Do we really expect so little?

cartoon-monkey-scratching-his-head-02I haven’t been doing a lot of writing this year, a lot of reading yes, but very little writing. I am very deadline driven and since I’ve had no fiction writing classes this year my writing has taken a bit of a backseat. It hasn’t been a bad thing – I have read more books this year than I have in donkey ages, and since I really do believe that the more good stuff you read the more good stuff you will write, my year has been far from wasted.

However, I do need to write more so I joined an online critique group. The premise is actually really good. You earn ‘credits’ by reading and commenting (constructively) on other people’s work and once you have accrued enough credits you can upload your own piece for others to critique. I mainly joined to give me motivation to work on my novel (I hate saying that, it sounds so snobby, but I’m trying to be less weirded out about it) which I have been ignoring for quiet sometime.

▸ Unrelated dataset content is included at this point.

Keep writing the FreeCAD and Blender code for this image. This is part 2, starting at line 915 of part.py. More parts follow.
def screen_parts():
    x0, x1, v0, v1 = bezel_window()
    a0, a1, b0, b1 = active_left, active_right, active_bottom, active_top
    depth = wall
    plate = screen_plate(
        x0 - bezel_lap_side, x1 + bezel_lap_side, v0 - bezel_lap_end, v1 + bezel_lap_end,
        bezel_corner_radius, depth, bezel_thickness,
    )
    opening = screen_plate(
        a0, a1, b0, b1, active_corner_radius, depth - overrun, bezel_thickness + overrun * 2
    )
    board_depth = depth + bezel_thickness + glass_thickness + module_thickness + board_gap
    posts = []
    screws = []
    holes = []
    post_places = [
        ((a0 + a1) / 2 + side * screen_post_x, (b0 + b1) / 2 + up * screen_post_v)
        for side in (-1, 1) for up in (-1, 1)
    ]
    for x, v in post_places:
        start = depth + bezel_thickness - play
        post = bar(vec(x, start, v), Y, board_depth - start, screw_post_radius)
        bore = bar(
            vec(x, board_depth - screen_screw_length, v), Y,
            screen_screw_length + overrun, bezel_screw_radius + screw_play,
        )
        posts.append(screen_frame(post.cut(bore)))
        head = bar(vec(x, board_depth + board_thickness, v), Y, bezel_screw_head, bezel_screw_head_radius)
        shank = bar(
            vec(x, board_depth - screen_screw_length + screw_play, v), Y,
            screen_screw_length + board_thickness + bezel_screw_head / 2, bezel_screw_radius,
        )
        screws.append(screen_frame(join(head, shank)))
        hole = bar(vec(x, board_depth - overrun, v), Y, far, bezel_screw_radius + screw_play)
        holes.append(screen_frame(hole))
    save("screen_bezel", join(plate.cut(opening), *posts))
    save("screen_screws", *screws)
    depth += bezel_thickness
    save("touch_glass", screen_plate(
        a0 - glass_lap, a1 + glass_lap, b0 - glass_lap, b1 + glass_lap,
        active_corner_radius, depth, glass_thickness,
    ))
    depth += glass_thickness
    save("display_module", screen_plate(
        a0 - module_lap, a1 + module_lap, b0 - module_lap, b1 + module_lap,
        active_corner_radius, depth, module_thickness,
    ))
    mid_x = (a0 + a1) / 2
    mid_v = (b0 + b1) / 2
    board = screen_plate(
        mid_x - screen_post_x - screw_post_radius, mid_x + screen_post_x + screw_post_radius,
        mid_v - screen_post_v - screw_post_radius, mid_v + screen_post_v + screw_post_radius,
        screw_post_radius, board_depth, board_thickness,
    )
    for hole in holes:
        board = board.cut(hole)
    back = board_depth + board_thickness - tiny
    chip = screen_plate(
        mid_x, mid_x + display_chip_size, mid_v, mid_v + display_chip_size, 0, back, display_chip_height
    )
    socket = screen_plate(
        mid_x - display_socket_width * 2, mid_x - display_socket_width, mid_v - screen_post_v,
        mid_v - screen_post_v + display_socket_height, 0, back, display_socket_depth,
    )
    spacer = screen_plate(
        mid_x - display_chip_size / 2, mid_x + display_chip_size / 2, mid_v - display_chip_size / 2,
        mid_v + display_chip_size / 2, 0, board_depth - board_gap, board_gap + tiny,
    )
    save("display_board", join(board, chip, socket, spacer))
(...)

I joined a couple of months ago, critiqued some work, uploaded the first chapter of my novel, and then waited with a healthy mix of anticipation and excitement for the critiques to roll in.

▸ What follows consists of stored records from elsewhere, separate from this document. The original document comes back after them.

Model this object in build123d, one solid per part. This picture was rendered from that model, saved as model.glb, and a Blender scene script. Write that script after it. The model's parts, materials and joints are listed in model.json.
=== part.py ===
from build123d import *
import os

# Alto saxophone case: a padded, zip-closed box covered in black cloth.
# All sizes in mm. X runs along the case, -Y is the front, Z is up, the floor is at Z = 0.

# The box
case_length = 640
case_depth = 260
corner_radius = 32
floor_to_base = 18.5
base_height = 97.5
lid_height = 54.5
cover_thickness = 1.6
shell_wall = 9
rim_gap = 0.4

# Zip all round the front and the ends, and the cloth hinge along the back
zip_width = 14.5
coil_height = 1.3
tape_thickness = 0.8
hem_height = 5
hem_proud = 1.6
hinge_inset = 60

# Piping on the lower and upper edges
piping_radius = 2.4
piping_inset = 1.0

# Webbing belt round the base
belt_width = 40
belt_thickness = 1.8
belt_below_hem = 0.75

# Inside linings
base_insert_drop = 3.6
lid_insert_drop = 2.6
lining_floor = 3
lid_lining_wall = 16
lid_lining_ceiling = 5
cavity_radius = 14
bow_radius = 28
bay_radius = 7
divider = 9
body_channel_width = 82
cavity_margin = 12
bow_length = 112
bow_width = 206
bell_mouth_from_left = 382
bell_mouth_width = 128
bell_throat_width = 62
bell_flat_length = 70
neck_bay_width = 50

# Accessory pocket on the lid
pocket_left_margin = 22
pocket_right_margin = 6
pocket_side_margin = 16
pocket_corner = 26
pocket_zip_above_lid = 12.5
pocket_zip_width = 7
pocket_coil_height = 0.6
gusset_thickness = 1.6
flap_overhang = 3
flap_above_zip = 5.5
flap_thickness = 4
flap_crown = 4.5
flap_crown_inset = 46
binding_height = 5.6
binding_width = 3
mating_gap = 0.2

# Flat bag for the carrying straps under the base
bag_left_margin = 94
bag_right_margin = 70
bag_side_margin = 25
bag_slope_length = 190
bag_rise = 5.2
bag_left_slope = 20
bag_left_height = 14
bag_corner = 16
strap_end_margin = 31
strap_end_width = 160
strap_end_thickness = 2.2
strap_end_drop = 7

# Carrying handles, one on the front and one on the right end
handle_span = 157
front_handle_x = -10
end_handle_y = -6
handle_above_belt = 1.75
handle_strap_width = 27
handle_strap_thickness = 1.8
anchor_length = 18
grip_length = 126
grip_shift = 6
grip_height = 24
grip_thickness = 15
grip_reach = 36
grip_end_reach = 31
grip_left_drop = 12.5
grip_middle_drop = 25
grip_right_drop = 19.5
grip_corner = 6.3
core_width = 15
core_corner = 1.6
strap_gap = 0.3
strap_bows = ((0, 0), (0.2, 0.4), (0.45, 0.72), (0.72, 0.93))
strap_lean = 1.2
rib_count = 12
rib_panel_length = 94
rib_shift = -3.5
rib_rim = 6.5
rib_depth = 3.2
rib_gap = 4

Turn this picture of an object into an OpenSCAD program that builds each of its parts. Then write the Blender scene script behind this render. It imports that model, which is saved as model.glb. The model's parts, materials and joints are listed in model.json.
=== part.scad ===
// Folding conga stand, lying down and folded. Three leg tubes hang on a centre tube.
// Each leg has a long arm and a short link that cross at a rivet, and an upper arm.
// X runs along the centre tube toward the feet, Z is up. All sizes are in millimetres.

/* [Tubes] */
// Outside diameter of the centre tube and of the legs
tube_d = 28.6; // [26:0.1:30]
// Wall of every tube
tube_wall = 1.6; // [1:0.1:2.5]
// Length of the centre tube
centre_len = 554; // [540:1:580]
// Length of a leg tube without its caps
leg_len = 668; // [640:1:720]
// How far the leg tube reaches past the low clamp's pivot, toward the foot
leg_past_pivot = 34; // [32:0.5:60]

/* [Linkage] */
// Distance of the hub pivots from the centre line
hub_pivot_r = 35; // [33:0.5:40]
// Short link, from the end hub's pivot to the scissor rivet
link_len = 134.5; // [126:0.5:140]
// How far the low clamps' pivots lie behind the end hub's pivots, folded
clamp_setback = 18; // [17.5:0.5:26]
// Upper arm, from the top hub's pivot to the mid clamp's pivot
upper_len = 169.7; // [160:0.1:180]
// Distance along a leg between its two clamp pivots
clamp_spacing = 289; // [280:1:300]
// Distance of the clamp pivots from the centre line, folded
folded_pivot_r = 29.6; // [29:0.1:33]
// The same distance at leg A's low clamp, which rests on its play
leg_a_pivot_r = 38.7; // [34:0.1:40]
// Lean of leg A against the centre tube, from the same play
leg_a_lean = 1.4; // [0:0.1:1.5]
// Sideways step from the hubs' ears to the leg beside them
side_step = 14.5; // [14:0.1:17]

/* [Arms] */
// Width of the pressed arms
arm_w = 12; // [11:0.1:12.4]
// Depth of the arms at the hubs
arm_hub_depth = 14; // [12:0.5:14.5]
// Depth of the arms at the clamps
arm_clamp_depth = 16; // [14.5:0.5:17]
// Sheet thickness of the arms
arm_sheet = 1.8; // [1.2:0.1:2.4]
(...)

On the whole I’ve found the community in this group really lovely – polite and professional. Some of the comments I’ve received have been extremely useful, some very flattering, and some a bit random. Rather what you would anticipate from any writers group that is primarily made up of amateur writers. However, one comment got me wondering about what we as writers expect from our readers.

To offer a little background – the main character in my novel is Kathryn. She is a mid-twenties English woman who is the product of an affair and was raised by her single mum. She is a very ‘detached’ person – detached from her family, detached (as in doesn’t take responsibility for) from some questionable behavior in her past, detached from any real purpose in her life. She ends up living in Arizona married to an older man, and with a step child who she is only 13ish years her younger. In the first chapter you are introduced to Kathryn at this point in her life, then an event happens that shakes her up, and sets in motion her finally taking responsibility for herself and her life. The Event happens at the end of chapter one, and I strongly believe that I need to use the bulk of chapter one to make the reader invested in the characters so that they themselves are affected when The Event occurs. Of course, this means chapter one is fairly non-eventful until the very end. But, non-eventful doesn’t mean not engaging – at least I hope!

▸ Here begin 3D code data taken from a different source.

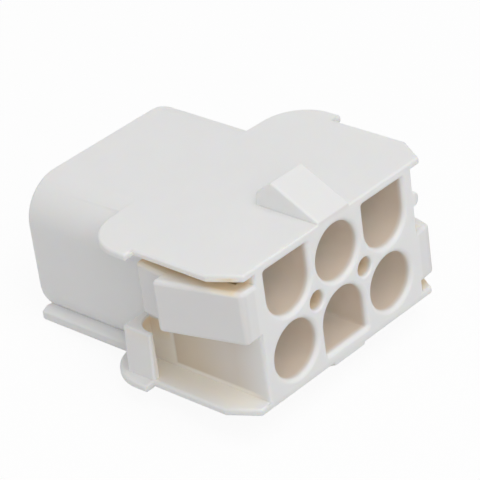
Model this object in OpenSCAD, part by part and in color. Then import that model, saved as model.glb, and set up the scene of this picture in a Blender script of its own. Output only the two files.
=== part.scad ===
// Panel-mount cable connector housing, moulded in one piece of natural polyamide.
// The mating face lies at Y = 0 and the wires enter from +Y. X runs along the rows of
// circuits and Z across them. The origin is the middle of the mating face.
// All sizes are in millimetres.

/* [Circuits] */

// Circuits in each of the two rows
columns = 3; // [2:1:6]
// Distance between neighbouring circuits, along and across the rows
pitch = 6.35; // [6.0:0.05:8.0]
// Radius of each socket in the mating face
socket_r = 2.7; // [2.4:0.05:2.75]
// Depth of the sockets from the mating face
socket_depth = 11.5; // [8:0.5:14]
// Corner radius of the square side of a keyed socket
key_corner_r = 0.2; // [0.2:0.05:0.8]
// Width of the rounded lip round the mouth of each socket
socket_lip = 0.45; // [0.2:0.05:0.45]
// Radius of the neck between a socket and its contact cavity
neck_r = 1.55; // [1.2:0.05:1.7]
// Length of the neck, which holds the contact's shoulder
neck_length = 1.6; // [1.0:0.1:2.5]
// Radius of each contact cavity, open at the wire side
contact_r = 2.1; // [1.9:0.05:2.4]
// Width of the lead-in round each wire entry
lead_in = 0.45; // [0.2:0.05:0.5]
// Radius of the blind core holes between the columns
core_hole_r = 0.9; // [0.6:0.05:1.0]
// Depth of the blind core holes
core_hole_depth = 9; // [4:0.5:12]
// Width of the rounded lip round the mouth of each core hole
core_lip = 0.25; // [0.1:0.05:0.3]

/* [Body] */

// Length of the housing from the mating face to the wire side
body_length = 27.66; // [24:0.1:34]
// Wall between the end sockets and the sides of the body
side_wall = 1.23; // [1.0:0.01:2.0]
// Wall between the upper row of sockets and the top
top_wall = 0.955; // [0.9:0.005:1.8]
// Wall between the lower row of sockets and the bottom
bottom_wall = 1.2; // [0.9:0.005:1.8]
// Corner radius of the wire-side block
block_corner_r = 3.95; // [2.5:0.05:4.5]

/* [Plates] */

// Thickness of the top and bottom plates
plate_t = 0.7; // [0.6:0.05:0.9]
// How far each plate stands out past the side of the body
plate_overhang = 2.82; // [2.4:0.02:3.6]
// How far the chamfered front corner is set in from the plate's side
front_chamfer_x = 1.6; // [1.0:0.1:2.4]
// Length of the chamfered front corner
front_chamfer_y = 2.85; // [1.5:0.05:4.0]

/* [Panel stop] */

// Distance from the mating face to the panel stop
stop_y = 11.1; // [10:0.05:13]
// How far the stop ears stand out past the plates
ear_step = 1.05; // [0.8:0.05:2.0]
// Length of the stop ears
ear_length = 5.7; // [5:0.1:8]
// Radius of the rear corner of the stop ears
ear_corner_r = 4.35; // [3.0:0.05:4.8]
// Length of the fence that stands on a stop ear
fence_length = 3.2; // [2.5:0.05:4.0]
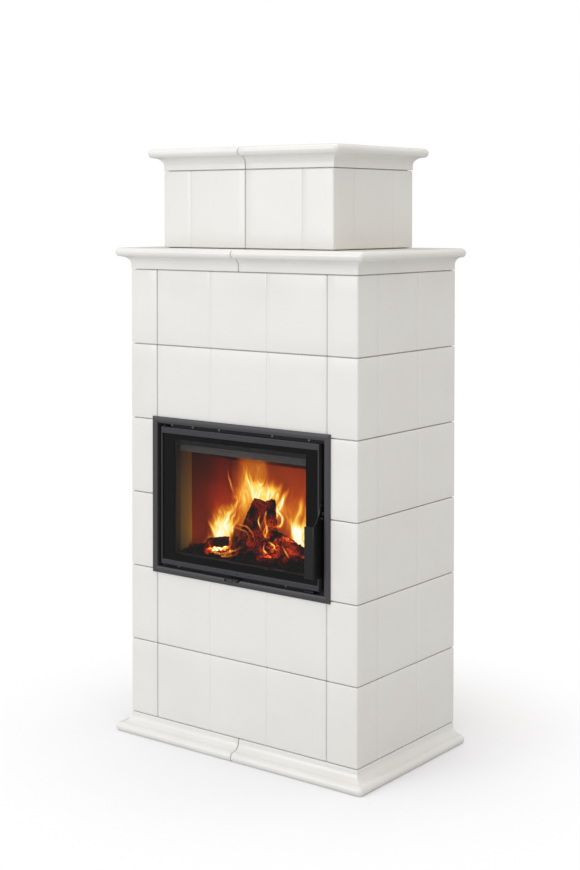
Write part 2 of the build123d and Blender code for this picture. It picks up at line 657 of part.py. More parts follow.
def side_lining():
    """The right-hand fireclay slab: its top edge follows the baffle."""
    front = PLATE_BACK + JAMB_DEPTH
    outline = [(front, FIRE_LOW), (LINING_BACK, FIRE_LOW), *baffle_section(0, 0)[:2]]
    return side_prism(outline, FIRE_HALF, FIRE_HALF + HEARTH)


def air_channels():
    """The upright air channels between the front plate and the side linings, folded steel tubes."""
    x0, x1 = FIRE_HALF, FIRE_HALF + HEARTH
    y0, y1 = PLATE_BACK, PLATE_BACK + JAMB_DEPTH
    top = BODY_TOP - STEEL
    tube = block(x0, x1, y0, y1, FIRE_LOW, top)
    sheet = TRIM_SHEET
    tube -= block(x0 + sheet, x1 - sheet, y0 + sheet, y1 - sheet, FIRE_LOW - 1, top + 1)
    return Compound(children=[tube, mirrored(tube)])


def air_deflector():
    """The folded sheet over the window that turns the purge air down the glass."""
    edge = FIRE_HALF - LINTEL_PLAY
    web_y = PLATE_BACK + DEFLECTOR_LEDGE
    low = FIRE_TOP - DEFLECTOR_DROP
    web = block(-edge, edge, web_y, web_y + DEFLECTOR, low, FIRE_TOP + DEFLECTOR_RISE)
    return web + block(-edge, edge, PLATE_BACK, web_y, FIRE_TOP + DEFLECTOR_RISE - DEFLECTOR, FIRE_TOP + DEFLECTOR_RISE)


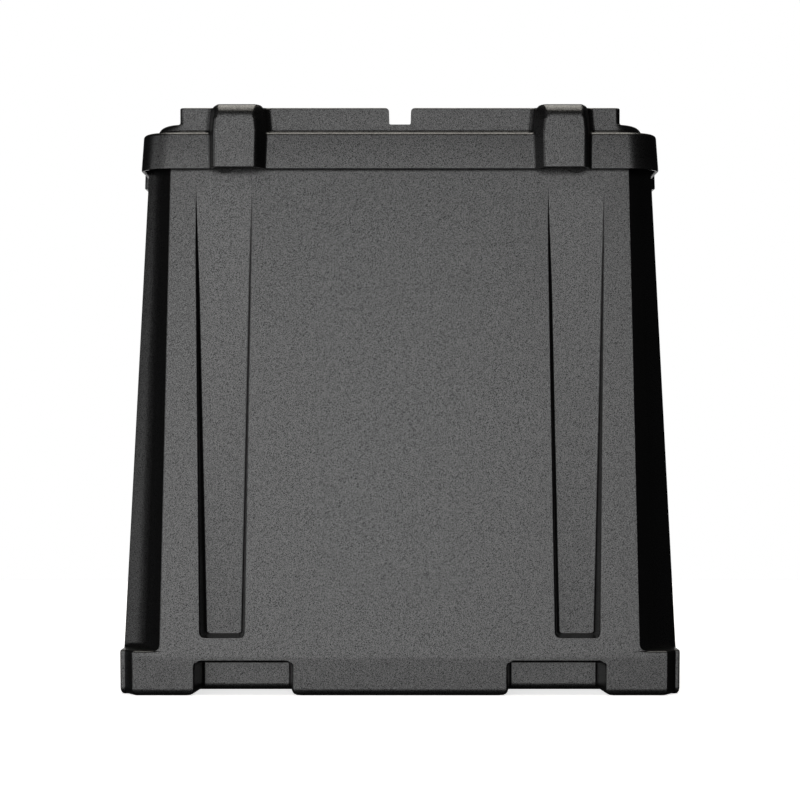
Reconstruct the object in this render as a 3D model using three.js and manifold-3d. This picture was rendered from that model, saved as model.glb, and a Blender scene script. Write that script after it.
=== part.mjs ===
// Battery box for two tall deep-cycle batteries, standing side by side.
//
// An outer casing flares towards the floor and stands on a base band with foot pockets. A separate
// tub hangs in it and holds the batteries, with a divider between them. A lift-off lid closes the top.
// Six cable outlets sit under hoods of the lid, and each has a rubber grommet.
//
// Millimetres, +Z up. The origin is on the floor, at the middle of the footprint. The front faces -Y.

import * as THREE from "three";
import { mergeVertices } from "three/addons/utils/BufferGeometryUtils.js";
import Module from "manifold-3d";

const wasm = await Module();
wasm.setup();

// ---------------------------------------------------------------- driving dimensions

const WALL = 4; // casing
const TUB_WALL = 3.5;
const GAP = 0.3; // between pieces that touch
const LEAN = { front: leanOf(3), side: leanOf(2.77) }; // of the casing's walls

const BASE = { halfX: 235.5, halfY: 190, height: 37.5, leanFrom: 32 };
const BASE_CORNER = { x: 11.7, y: 16.7, step: 4 }; // notch in each corner of the base band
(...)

One critique I received was positive about my writing style and the topic of the story but (and I’m paraphrasing here) that today’s reader wouldn’t be prepared to read for a whole seven minutes before The Event happened, and that because of movies/computer games etcetera they need faster gratification. Really? Seven minutes? Really? Do we expect so little of our readers these days? I’m not saying that the critiquer is incorrect – in fact he probably speaks a lot of truth but it saddens me to think that he may be right. Of course, it depends on who the reader is.

I love books that embrace language and character. I’m not plot driven so I can be very forgiving of a novel’s plot if the language wraps itself around me in a luscious hug, or if the characters are so well painted that they feel like people I’ve known my whole life. What I can’t read are plot driven books which give no consideration to language or character development – which rules out most ‘best sellers’, let’s be frank. But of course, it is a balance. The indulgence of language can ramble on for too long, and the character description can get way too detailed (I’m looking at you on both fronts, Victor Hugo!!)

One of the best books I’ve read recently is Trumpet by Jackie Kay, and it does a wonderful job of balancing the two worlds. There is plot though would probably be deemed ‘slow’ as there isn’t any action within the timeframe of the novel. It centers around a secret about the main character, Millie’s husband that becomes uncovered after his death (he dies before the novel starts). Kay then uses the rest of the novel to delve into how the reveal effects Millie and several other characters connected to Millie, including her son. But, nothing else happens as such, it is just a gorgeous book about how people cope when life slaps them in the face.  However, it is certainly not a best seller – it was first published in 1998 and even in Kay’s native country, Scotland, it isn’t widely known.

Thus, as a writer, I need to decide who I want to write for. Am I writing for the best seller market that is swamped by high-action, straightforwardly-written stories that feed into this need for inpatient reading? Or do I write for the reader like me that will hang with a story as we weasel the plot out while reveling in the world the author creates with their words? I know this makes me sound snotty about ‘plot driven’ novels and I don’t mean to be that way at all – indeed these are the books that I will sit up all night and devour in one sitting, but they are typically not the ones I remember after a few months have past.

However, back to my first chapter. Although I don’t agree with the gentleman that I need to get to The Event in the first paragraph, I also don’t believe my first chapter is ‘right’ yet. I need to take on board a little of his sense that I need more conflict/foreshadowing or the like earlier in the chapter to hook the readers, but without sacrificing my integrity for my own love of language.

3 thoughts on “Do we really expect so little?

  1. Edie Bijdemast

    Hi Morag, If I were reading your novel I would appreciate the first paragraph being a hot mini- flash of “The Event”. That would “hook” me and thereafter I would have great patience and interest for all subsequent plot and character development. When I am in a bookstore, that 1st paragraph has to absolutely grab me, otherwise that book goes back on the shelf.